To keep the technical infrastructure up and running, the company spends money in data centers for co-located facilities, lease and hosting costs, and traffic acquisition expenses (to enable the advertisement placed on Twitter to be shown on third-party publishers’ websites).

The company spent over $1.1 billion in 2019 (33% of its revenues).

Twitter also spends money on product development, engineering, and research to keep the whole infrastructure and company evolving.

In 2019, Twitter spent $680 million on R&D.

Twitter also spent over $900 million (26% of its revenues) on sales and marketing. And in sales and marketing activities.

Twitter: from platform to publisher?

In May 2020, Twitter fact-checked a tweet from President Trump, thus opening Pandora’s box.

twitter-fact-checking

Twitter explaining the reasons for fact-checking President Trump’s tweet. 

For years, companies like Facebook and Twitter have been treated as communication platforms (at least in the US).

That means that as they act as companies enabling communication but not the ones officially publishing it, it gives them wide space to let their platforms develop freely.

As the recent debate showed, if Twitter were treated as a publisher, thus the one liable for all the offensive content published, this would also completely change its business model and the potential liabilities.

A new chapter: Elon Musk taking over Twitter

In April 2022, Elon Musk almost finalized the acquisition of Twitter in one of the most controversial deals in business history.

Let’s review the timeline.

Musk placed a bet to take over the whole company out of the blue. It was April 14th, 2022:

elon-musk-twitter-offer

The public records show the whole conversation of the offer Musk made to take over Twitter.

Below is the main extract, of the conversation, between Musk and Twitter’s board; as per SEC Filings, Musk had sent a message to Bret Taylor, Chairman of Twitter’s board:

I invested in Twitter as I believe in its potential to be the platform for free speech around the globe, and I believe free speech is a societal imperative for a functioning democracy.  

However, since making my investment I now realize the company will neither thrive nor serve this societal imperative in its current form. Twitter needs to be transformed as a private company.

As a result, I am offering to buy 100% of Twitter for $54.20 per share in cash, a 54% premium over the day before I began investing in Twitter and a 38% premium over the day before my investment was publicly announced. My offer is my best and final offer and if it is not accepted, I would need to reconsider my position as a shareholder.
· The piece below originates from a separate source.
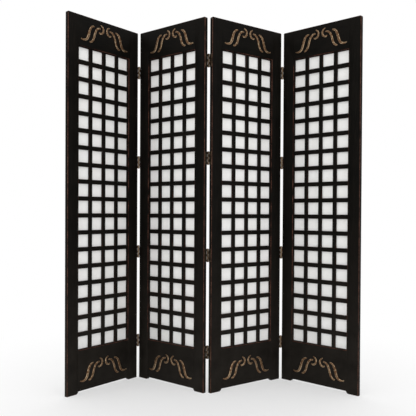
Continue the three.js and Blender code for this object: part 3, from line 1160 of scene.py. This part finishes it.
def stroke_curves():
    """The strokes as curves in X and Z whose radius is half the stroke's width."""
    curves = bpy.data.curves.new("strokes", "CURVE")
    curves.dimensions = "3D"
    curves.resolution_u = CURVE_STEPS
    for stroke in STROKES:
        spline = curves.splines.new("BEZIER")
        spline.bezier_points.add(len(stroke) - 1)
        for knot, (across, up, width) in zip(spline.bezier_points, stroke):
            knot.co = (across * MM, 0, up * MM)
            knot.radius = width * MM / 2
            knot.handle_left_type = "AUTO"
            knot.handle_right_type = "AUTO"
    return curves


class SCREEN_OT_scrolls(bpy.types.Operator):
    """Carve the gilt scrolls on the rails"""

    bl_idname = "folding_screen.scrolls"
    bl_label = "Scrolls"
    bl_options = {"REGISTER", "UNDO"}

    def execute(self, context):
        carving = context.scene.folding_screen.carving
        material = gilt(carving)
        widest = max(width for stroke in STROKES for _, _, width in stroke) * MM
        motif = grown(strokes_tree(), stroke_curves(), {
            "Sides": carving.sections,
            "Step": carving.step,
            "Steepness": carving.relief / (widest / 2),
            "Hollow": carving.hollow,
            "Material": material,
        })
        motif.shade_smooth()
        scroll = bpy.data.objects.new("scroll", motif)
        heights = (carving.top_height, carving.bottom_height)
        middles = points_mesh([(0, -HALF_THICKNESS, height) for height in heights])
        for panel, place in PLACES.items():
            mesh = grown(copies_tree(), middles, {"Piece": scroll, "Material": material})
            finished(f"panel{panel}_scrolls", mesh, place, panel)
        bpy.data.objects.remove(scroll)
        return {"FINISHED"}


# ----------------------------------------------------------------------------------- hinges

SMALL_EASE = 0.2 * MM  # rounding of the brass pieces' edges
ROUND_CORNERS = ((1, (90, 60, 30, 0)), (-1, (0, -30, -60, -90)))  # upper and lower, degrees
DOME_ANGLES = (0, 25, 50, 72)  # of a pin's button head, degrees


def knuckle_span(index, hinge, margin):
    """The lowest and highest point of a knuckle, in a hinge whose middle is at zero."""
    pitch = LEAF_HEIGHT / hinge.knuckles
    low = index * pitch - LEAF_HEIGHT / 2
    return low - margin, low + pitch + margin


def leaf_outline(first, hinge):
    """The outline of a leaf's plate that carries every second knuckle from first."""
    outline = []
    for index in range(hinge.knuckles):
        own = index % 2 == first
        edge = 0 if own else hinge.notch
        low, high = knuckle_span(index, hinge, (-1 if own else 1) * hinge.gap / 2)
        low = max(low, -LEAF_HEIGHT / 2)
        high = min(high, LEAF_HEIGHT / 2)
        outline += [(edge, low), (edge, high)]
    radius = hinge.corner
    for end, angles in ROUND_CORNERS:
        centre = (LEAF_REACH - radius, end * (LEAF_HEIGHT / 2 - radius))
        outline += arc(centre, (radius, radius), map(math.radians, angles))
    return outline


def screw_places(hinge):
    """The middles of a leaf's three screws, as (across, up)."""
    line = (hinge.notch + LEAF_REACH) / 2
    return [
        (line + (1 if step == 0 else -1) * hinge.screw_stagger / 2, step * hinge.screw_pitch)
        for step in (-1, 0, 1)
    ]


def plate_mesh(first, hinge):
    """The flat of a leaf, with its holes and eased edges, in hinge coordinates.

    It is drawn lying in X and Y, and then stood up in Y and Z.
    """
    flat = bpy.data.curves.new("plate", "CURVE")
    flat.dimensions = "2D"
    flat.fill_mode = "BOTH"
    flat.extrude = hinge.thickness / 2 - SMALL_EASE
    flat.bevel_depth = SMALL_EASE
    flat.bevel_resolution = 1
    flat.offset = -SMALL_EASE
    radius = hinge.screw_radius + 2 * SMALL_EASE
    holes = [
        arc(centre, (radius, radius), full_turn(hinge.sides)) for centre in screw_places(hinge)
    ]
    for loop in (leaf_outline(first, hinge), *holes):
        spline = flat.splines.new("POLY")
        spline.points.add(len(loop) - 1)
        for knot, (x, y) in zip(spline.points, loop):
            knot.co = (x, y, 0, 1)
        spline.use_cyclic_u = True
    holder = bpy.data.objects.new("plate", flat)
    mesh = bpy.data.meshes.new_from_object(holder)
    bpy.data.objects.remove(holder)
    depth = KNUCKLE_RADIUS - hinge.thickness / 2
    upright = Matrix(((0, 0, 1, depth), (1, 0, 0, 0), (0, 1, 0, 0), (0, 0, 0, 1)))
    mesh.transform(upright)
    return mesh


def leaf_object(first, hinge):
    """A leaf with its knuckles, in hinge coordinates, with its middle at zero."""
    form = bmesh.new()
    form.from_mesh(plate_mesh(first, hinge))
    bmesh.ops.remove_doubles(form, verts=form.verts, dist=WELD)
    bore = hinge.pin_radius + hinge.gap
    for index in range(first, hinge.knuckles, 2):
        low, high = knuckle_span(index, hinge, -hinge.gap / 2)
        turned(form, [
            (bore, low),
            (KNUCKLE_RADIUS - SMALL_EASE, low),
            (KNUCKLE_RADIUS, low + SMALL_EASE),
            (KNUCKLE_RADIUS, high - SMALL_EASE),
            (KNUCKLE_RADIUS - SMALL_EASE, high),
            (bore, high),
        ], hinge.sides, ring=True)
    bmesh.ops.recalc_face_normals(form, faces=form.faces)
    return bpy.data.objects.new("leaf", to_mesh(form, "leaf"))


def pin_object(hinge):
    """A pin with a button head at each end, with its middle at zero."""
    shank = LEAF_HEIGHT / 2 + hinge.gap
    size = (hinge.head_radius, hinge.head_height)
    dome = arc((0, shank), size, map(math.radians, DOME_ANGLES))
    half = [(hinge.pin_radius, shank), *dome, (0, shank + hinge.head_height)]
    lower = [(radius, -height) for radius, height in reversed(half)]
    form = bmesh.new()
    turned(form, lower + half, hinge.sides)
    bmesh.ops.recalc_face_normals(form, faces=form.faces)
    return bpy.data.objects.new("pin", to_mesh(form, "pin"))


def screw_object(hinge):
    """A slotted screw head whose flat looks along -X, with its flat at zero."""
    half_slot = 0.45 * MM
    slot_floor = -0.7 * MM
    bottom = -1.7 * MM
    taper = 0.8  # radius at the bottom, as a share of the radius above
    sides = 16
    steps = 4  # half the facets of the rim on each side of the slot
    radius = hinge.screw_radius
    form = bmesh.new()
    turned(form, [
        (0, bottom), (radius * taper, bottom), (radius, slot_floor), (0, slot_floor),
    ], sides)
    widest = math.acos(half_slot / radius)
    angles = [widest * (step / steps - 1) for step in range(2 * steps + 1)]
    for side in (1, -1):
        rim = arc((0, 0), (side * radius, radius), angles)
        heights = (slot_floor - SMALL_EASE, 0)
        rows = [[form.verts.new((x, y, height)) for x, y in rim] for height in heights]
        for row in rows:
            form.faces.new(row)
        for step in range(len(rim)):
            after = (step + 1) % len(rim)
            form.faces.new([rows[0][step], rows[0][after], rows[1][after], rows[1][step]])
    bmesh.ops.recalc_face_normals(form, faces=form.faces)
    to_minus_x = Matrix.Rotation(math.radians(-90), 4, "Y")
    bmesh.ops.transform(form, matrix=to_minus_x, verts=form.verts)
    return bpy.data.objects.new("screw", to_mesh(form, "screw"))


def hinge_nodes(left, right, part):
    """The names of one part of a joint's hinges, from the lowest up."""
    return [f"joint{left}{right}_hinge{number}_{part}" for number in HINGES]


def hinge_middles(left, right, place):
    """The middles of a joint's hinges in hinge coordinates."""
    inverse = place.inverted()
    return [inverse @ middle(node) for node in hinge_nodes(left, right, "pin")]


class SCREEN_OT_hinges(bpy.types.Operator):
    """Build the leaves, knuckles and pins of the hinges"""

    bl_idname = "folding_screen.hinges"
    bl_label = "Hinges"
    bl_options = {"REGISTER", "UNDO"}

    def execute(self, context):
        hinge = context.scene.folding_screen.hinge
        material = brass(hinge)
        first_leaf, second_leaf = leaf_object(0, hinge), leaf_object(1, hinge)
        pin = pin_object(hinge)
        for left, right in JOINTS:
            for piece, panel, name, part in (
                (first_leaf, left, f"leaves{left}", f"leaf{left}"),
                (second_leaf, right, f"leaves{right}", f"leaf{right}"),
                (pin, left, "pins", "pin"),
            ):
                place = hinge_place(left, right, panel)
                middles = points_mesh(hinge_middles(left, right, place))
                mesh = grown(copies_tree(), middles, {"Piece": piece, "Material": material})
                nodes = hinge_nodes(left, right, part)
                finished(f"joint{left}{right}_{name}", mesh, place, panel, nodes)
        for piece in (first_leaf, second_leaf, pin):
            bpy.data.objects.remove(piece)
        return {"FINISHED"}


class SCREEN_OT_screws(bpy.types.Operator):
    """Drive the screws into the hinges' leaves"""

    bl_idname = "folding_screen.screws"
    bl_label = "Screws"
    bl_options = {"REGISTER", "UNDO"}

    def execute(self, context):
        hinge = context.scene.folding_screen.hinge
        material = brass(hinge)
        screw = screw_object(hinge)
        flat = KNUCKLE_RADIUS - hinge.thickness + SMALL_EASE / 2  # just under the leaf's face
        for left, right in JOINTS:
            for panel in (left, right):
                place = hinge_place(left, right, panel)
                points = [
                    centre + Vector((flat, across, up))
                    for centre in hinge_middles(left, right, place)
                    for across, up in screw_places(hinge)
                ]
                mesh = grown(copies_tree(), points_mesh(points), {
                    "Piece": screw, "Most Turn": math.pi / 2, "Seed": left * 10 + panel,
                    "Material": material,
                })
                name = f"joint{left}{right}_screws{panel}"
                finished(name, mesh, place, panel)
        bpy.data.objects.remove(screw)
        return {"FINISHED"}


# ------------------------------------------------------------------------------------ stage

WHITE = (1, 1, 1)
FLOOR_SIDES = 64
SENSOR_WIDTH = 36  # millimetres
LAMPS = (  # name, place, size and power
    ("key", (3.2, -3.2, 0.8), 2.2, 21),
    ("fill", (-3.5, -2.9, 0.8), 2.2, 14),
    ("behind", (-1.0, 4.0, 1.5), 2.4, 4),
)


def seen_directly(tree):
    """1 for camera, glossy and transmission rays, which see the white background."""
    rays = tree.nodes.new("ShaderNodeLightPath").outputs
    bounced = calc(tree, "MAXIMUM", rays["Is Glossy Ray"], rays["Is Transmission Ray"])
    return calc(tree, "MAXIMUM", rays["Is Camera Ray"], bounced)


def make_world(sky):
    """A white surround that lights the screen at the sky's strength."""
    world = bpy.data.worlds.new("Surround")
    world.use_nodes = True
    bpy.context.scene.world = world
    tree = world.node_tree
    background = tree.nodes["Background"]
    background.inputs["Color"].default_value = opaque(WHITE)
    strength = ramp(tree, seen_directly(tree), 0.0, 1.0, sky, 1.0)
    tree.links.new(strength, background.inputs["Strength"])


def floor_material(stage):
    """A pale floor that keeps the screen's shadow and fades to white away from it."""
    mottle_scale = 3.0
    mottling = 0.02
    roughness = 0.9
    specular = 0.1
    fade_band = (0.5, 1.8, 0.45)  # metres from the middle, and the whiteness up to there
    material, tree, shader = new_material("Studio floor")
    place = object_place(tree)
    mottle = noise(tree, place, mottle_scale, detail=4.0, roughness=0.6)
    tone = calc(tree, "MULTIPLY", calc(tree, "SUBTRACT", mottle, 0.5), mottling)
    pale = vector_calc(tree, "ADD", tuple(stage.floor), vector(tree, tone, tone, tone))
    tree.links.new(pale, shader.inputs["Base Color"])
    shader.inputs["Roughness"].default_value = roughness
    shader.inputs["Specular IOR Level"].default_value = specular
    white = add(tree, "ShaderNodeEmission", {"Color": opaque(WHITE), "Strength": 1.0})
    away = add(tree, "ShaderNodeVectorMath", {0: place}, operation="LENGTH").outputs["Value"]
    fade = calc(tree, "MULTIPLY", ramp(tree, away, *fade_band), seen_directly(tree))
    both = add(tree, "ShaderNodeMixShader", {
        0: fade, 1: shader.outputs[0], 2: white.outputs[0],
    })
    tree.links.new(both.outputs[0], tree.nodes["Material Output"].inputs["Surface"])
    return material


def add_lamp(name, place, size, power):
    """A soft square lamp towards the screen's middle, which the camera doesn't see."""
    light = bpy.data.lights.new(name, "AREA")
    light.size = size
    light.energy = power
    lamp = bpy.data.objects.new(name, light)
    bpy.context.scene.collection.objects.link(lamp)
    lamp.location = place
    towards = Vector((0, 0, HEIGHT / 2)) - Vector(place)
    lamp.rotation_euler = towards.to_track_quat("-Z", "Y").to_euler()
    lamp.visible_camera = False


def add_camera(stage):
    """The camera, at the photograph's place and angle."""
    view = bpy.data.cameras.new("camera")
    view.lens = stage.lens
    view.sensor_width = SENSOR_WIDTH
    view.shift_x, view.shift_y = stage.shift
    camera = bpy.data.objects.new("camera", view)
    bpy.context.scene.collection.objects.link(camera)
    turn = Matrix.Rotation(stage.heading, 4, "Z")
    tilt = Matrix.Rotation(math.radians(90) - stage.dip, 4, "X")
    roll = Matrix.Rotation(stage.roll, 4, "Z")
    camera.matrix_world = Matrix.Translation(stage.eye) @ turn @ tilt @ roll
    bpy.context.scene.camera = camera


class SCREEN_OT_stage(bpy.types.Operator):
    """Set up the floor, the light and the camera"""

    bl_idname = "folding_screen.stage"
    bl_label = "Stage"
    bl_options = {"REGISTER", "UNDO"}

    def execute(self, context):
        stage = context.scene.folding_screen.stage
        context.scene.view_settings.view_transform = "Standard"
        form = bmesh.new()
        bmesh.ops.create_circle(
            form, cap_ends=True, segments=FLOOR_SIDES, radius=stage.floor_radius,
        )
        floor = bpy.data.objects.new("floor", to_mesh(form, "floor"))
        floor.data.materials.append(floor_material(stage))
        context.scene.collection.objects.link(floor)
        make_world(stage.sky)
        for lamp in LAMPS:
            add_lamp(*lamp)
        add_camera(stage)
        return {"FINISHED"}


# ------------------------------------------------------------------- panel and registration

STEPS = ("stage", "frames", "lattices", "papers", "scrolls", "hinges", "screws")


class SCREEN_PT_pieces(bpy.types.Panel):
    """Lists the pieces of the folding screen"""

    bl_idname = "SCREEN_PT_pieces"
    bl_label = "Folding Screen"
    bl_space_type = "VIEW_3D"
    bl_region_type = "UI"
    bl_category = "Screen"

    def draw(self, context):
        for step in STEPS:
            self.layout.operator(f"folding_screen.{step}")


CLASSES = (
    TimberSettings, LatticeSettings, PaperSettings, CarvingSettings, HingeSettings,
    StageSettings, ScreenSettings, SCREEN_OT_frames, SCREEN_OT_lattices, SCREEN_OT_papers,
    SCREEN_OT_scrolls, SCREEN_OT_hinges, SCREEN_OT_screws, SCREEN_OT_stage, SCREEN_PT_pieces,
)


def register():
    for item in CLASSES:
        bpy.utils.register_class(item)
    bpy.types.Scene.folding_screen = PointerProperty(
        type=ScreenSettings, name="Folding Screen", description="Settings of the folding screen",
    )


def unregister():
    del bpy.types.Scene.folding_screen
    for item in reversed(CLASSES):
        bpy.utils.unregister_class(item)


def main():
    """Builds every piece in order."""
    register()
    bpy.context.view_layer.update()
    for step in STEPS:
        getattr(bpy.ops.folding_screen, step)()


if __name__ == "__main__":
    main()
Twitter has extraordinary potential.  I will unlock it.

Elon Musk

In a follow-up text, Musk highlighted:

As I indicated this weekend, I believe that the company should be private to go through the changes that need to be made.

After the past several days of thinking this over, I have decided I want to acquire the company and take it private.
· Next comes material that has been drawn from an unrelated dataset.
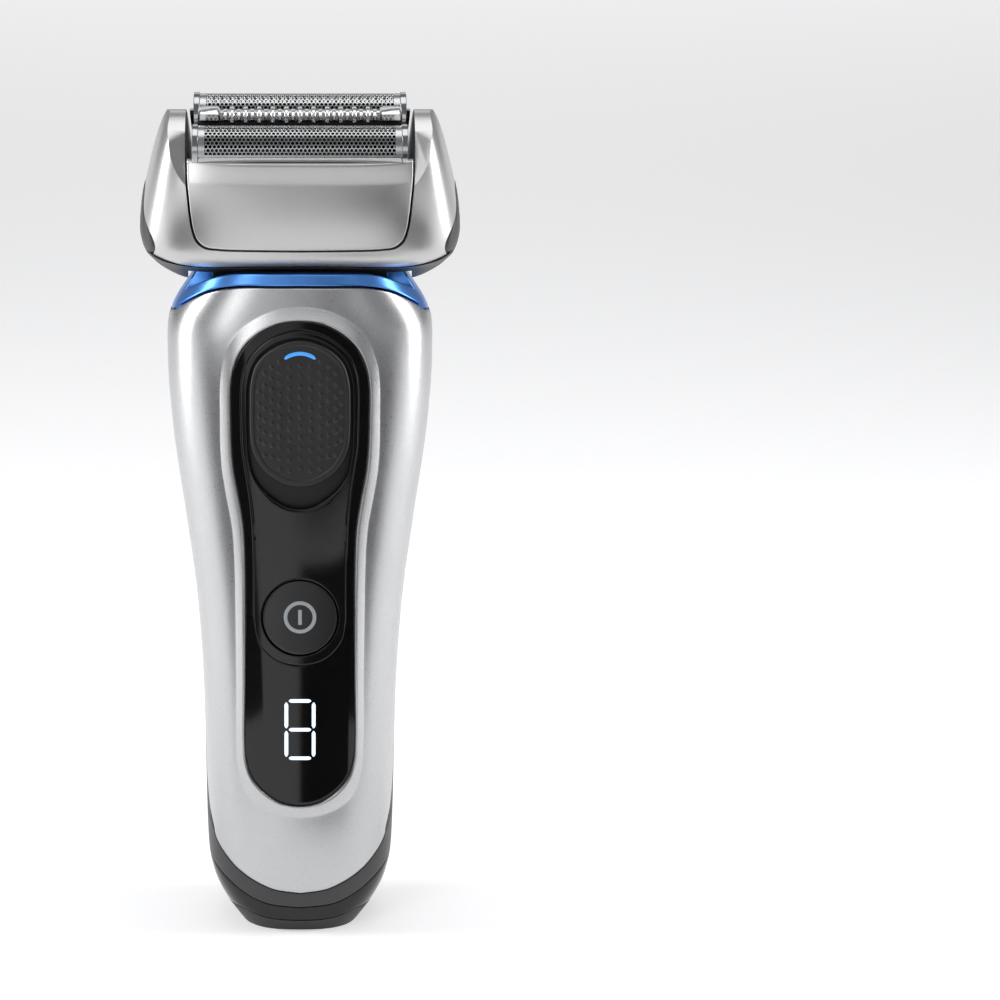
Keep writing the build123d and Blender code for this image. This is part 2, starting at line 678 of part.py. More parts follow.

I am going to send you an offer letter tonight, it will be public in the morning.

Are you available to chat?

Elon Musk

As a final message to Twitter’s board, Musk highlighted:

1. Best and final

a. I’m not playing the back-and-forth game.

b. I have moved straight to the end.

c. It’s a high price and your shareholders will love it.

d. If the deal doesn’t work, given that I don’t have confidence in management nor do I believe I can drive the necessary change in the public market, I would need to reconsider my position as a shareholder.

i. This is not a threat, it’s simply not a good investment without the changes that need to be made.

ii. And those changes won’t happen without taking the company private.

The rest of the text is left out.